- **Written problem**: Output all of the data below exactly as given.

- **Information shown**:

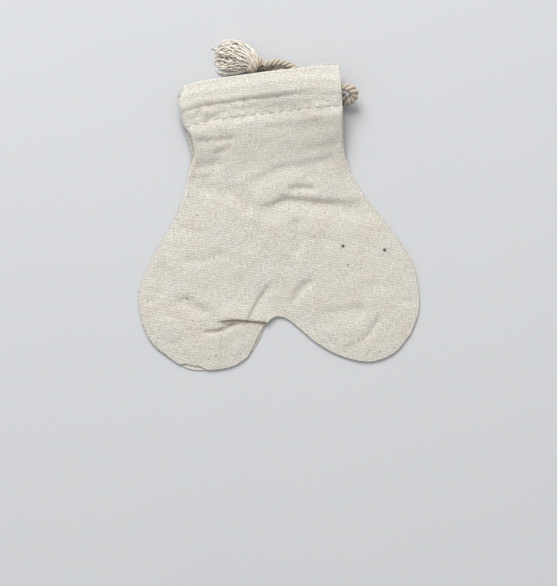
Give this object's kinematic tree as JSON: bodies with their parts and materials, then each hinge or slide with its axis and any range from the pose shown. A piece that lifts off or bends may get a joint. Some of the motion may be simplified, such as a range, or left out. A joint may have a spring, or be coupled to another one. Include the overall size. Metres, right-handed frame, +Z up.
{
  "type": "drawstring tea bag",
  "caption": "Empty two-lobed cloth drawstring bag for brewing loose tea, lying flat, with a twisted cord through its hem, knotted and frayed to a tassel.",
  "frame": {"origin": "on the surface it lies on, under the middle of the cloth", "axes": "+Y towards the mouth, +Z up out of the front panel, +X along the mouth towards its open end of the hem"},
  "size_m": [0.0988, 0.1177, 0.0085],
  "materials": {
    "calico": "unbleached plain-weave cotton",
    "twine": "twisted unbleached cotton cord"
  },
  "bodies": {
    "root": {"front_panel": "calico", "back_panel": "calico", "drawstring": "twine", "knot": "twine", "tassel": "twine"}
  },
  "joints": []
}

- **Finished answer**:
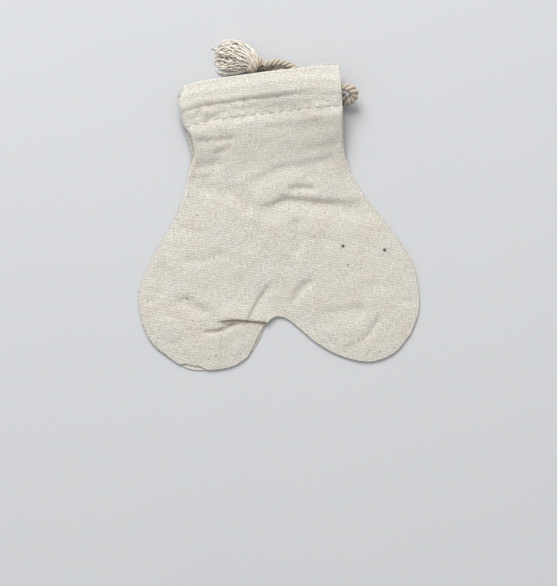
Give this object's kinematic tree as JSON: bodies with their parts and materials, then each hinge or slide with its axis and any range from the pose shown. A piece that lifts off or bends may get a joint. Some of the motion may be simplified, such as a range, or left out. A joint may have a spring, or be coupled to another one. Include the overall size. Metres, right-handed frame, +Z up.
{
  "type": "drawstring tea bag",
  "caption": "Empty two-lobed cloth drawstring bag for brewing loose tea, lying flat, with a twisted cord through its hem, knotted and frayed to a tassel.",
  "frame": {"origin": "on the surface it lies on, under the middle of the cloth", "axes": "+Y towards the mouth, +Z up out of the front panel, +X along the mouth towards its open end of the hem"},
  "size_m": [0.0988, 0.1177, 0.0085],
  "materials": {
    "calico": "unbleached plain-weave cotton",
    "twine": "twisted unbleached cotton cord"
  },
  "bodies": {
    "root": {"front_panel": "calico", "back_panel": "calico", "drawstring": "twine", "knot": "twine", "tassel": "twine"}
  },
  "joints": []
}